As of 2001 about 96,000 Jewish Americans live in Metro Detroit. 75% of them live in Oakland County. Many are in walking distances to their synagogues. As of 2006 the Jews living in Windsor, Ontario live closer to Downtown Detroit than the Jewish communities within Metro Detroit.

==Hinduism==
As of 2013 Hindu temples and religious centers had been recently established in Detroit, Ada, Canton, Hamtramck, Livonia, Novi, Pontiac, Sterling Heights, and Troy. In 2012 a Hindu temple built for $11 million opened in Troy.

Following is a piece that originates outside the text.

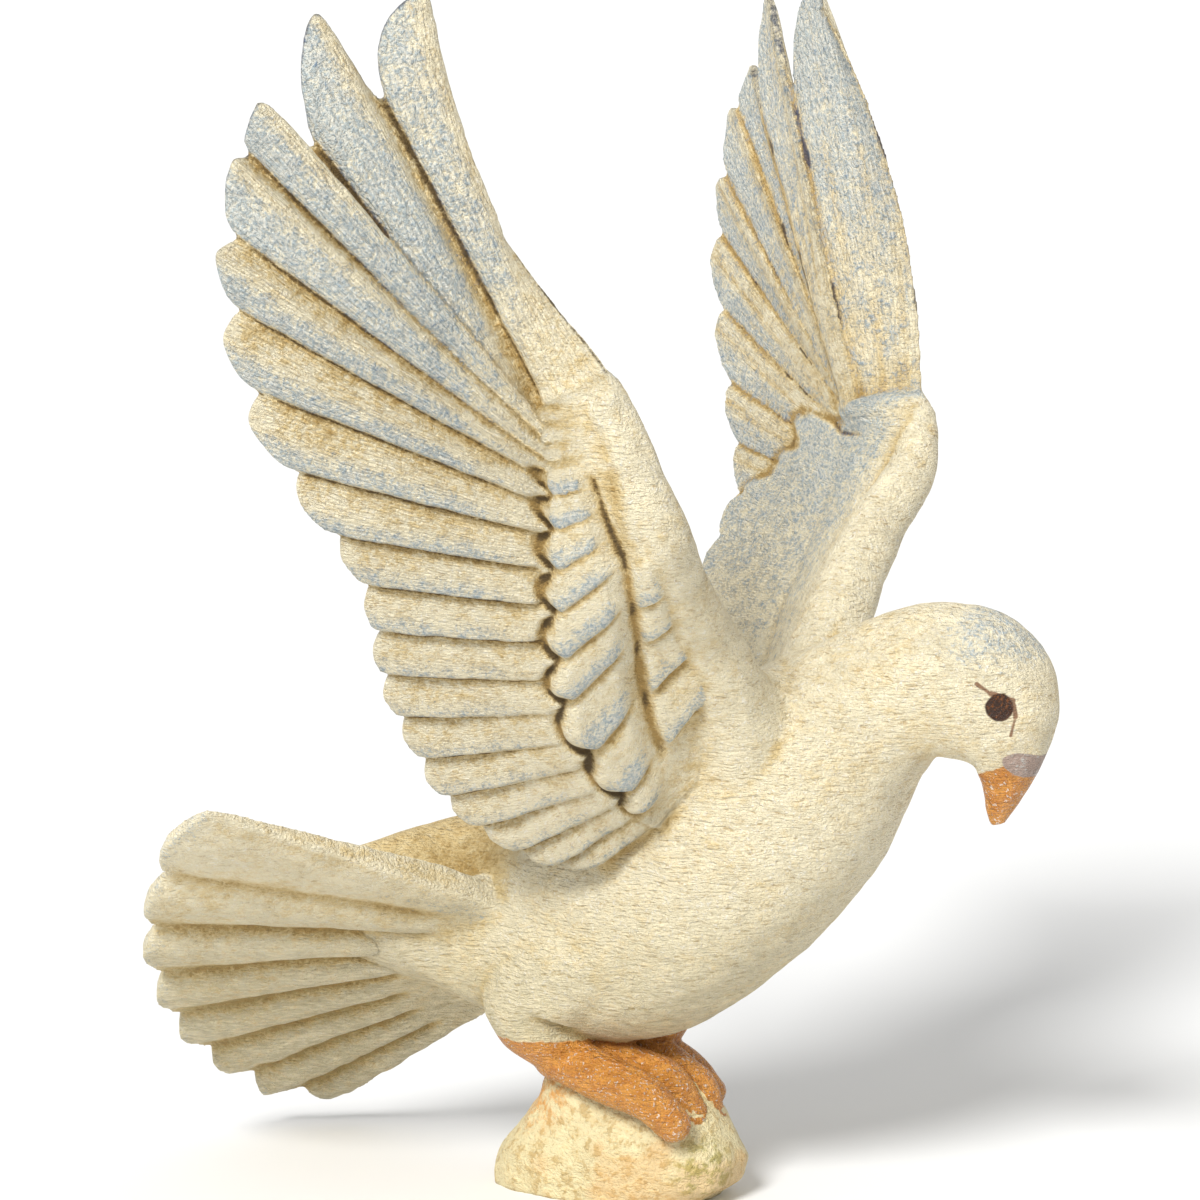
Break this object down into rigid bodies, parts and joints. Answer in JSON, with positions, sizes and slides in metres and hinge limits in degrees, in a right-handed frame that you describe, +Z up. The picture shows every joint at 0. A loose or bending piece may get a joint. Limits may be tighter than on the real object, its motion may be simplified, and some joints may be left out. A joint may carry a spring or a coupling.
{
  "type": "dove statue",
  "caption": "Painted wood carving of a dove with raised wings, bent head and fanned tail, perched on a small rock with a flat underside.",
  "frame": {"origin": "on the rock's flat underside, below the bird's middle plane", "axes": "+X the way the bird faces, +Y its left side, +Z up"},
  "size_m": [0.1837, 0.2061, 0.2375],
  "materials": {
    "painted_wood": "satin"
  },
  "bodies": {
    "root": {"dove": "painted_wood", "right_wing": "painted_wood", "left_wing": "painted_wood"}
  },
  "joints": []
}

The 25000 sqft Sri Venkateswara Temple and Cultural Center (SVTCC), built for $10 million, opened in Novi in 2013. It is the first Michigan Hindu temple to be named after a southern Indian deity. It had a temporary location for five years before it opened its permanent facility. As of 2013 the temple has a client base of about 3,000 people. The community operating the temple mostly comes from the Indians who speak Telugu. Many of them originate from Andhra Pradesh.

==Buddhism==

The Sacred Mountain Monastery-Linh Son Temple is located along 9 Mile Road in Warren. The operators are primarily Vietnamese Americans; many of them came to the United States because of the Vietnam War.

The Buddhist Meditation Center/Wat Paknam Michigan (วัดปากน้ำมิชิแกน), founded in 2009, is located in Sterling Heights.

==Satanism==
In 2014, a chapter of The Satanic Temple was established in Detroit and the membership at the time was 20 people. The leader was Jex Blackmore, who was raised in Metro Detroit and had graduated from the University of Michigan. The Satanic Temple spokesperson, Lucien Greaves, originated from Metro Detroit as well. Greaves stated that the Satanic Temple chose Detroit as the site its flagship chapter house because of the city's history with artistic groups that acted against the status quo and its underdog reputation.

The group has not confirmed where the temple facility will be located. The group plans to erect a statue of the Devil; it would not be the first Devil statue in the city because in 1905 a German American named Herman Menz had built a statue there.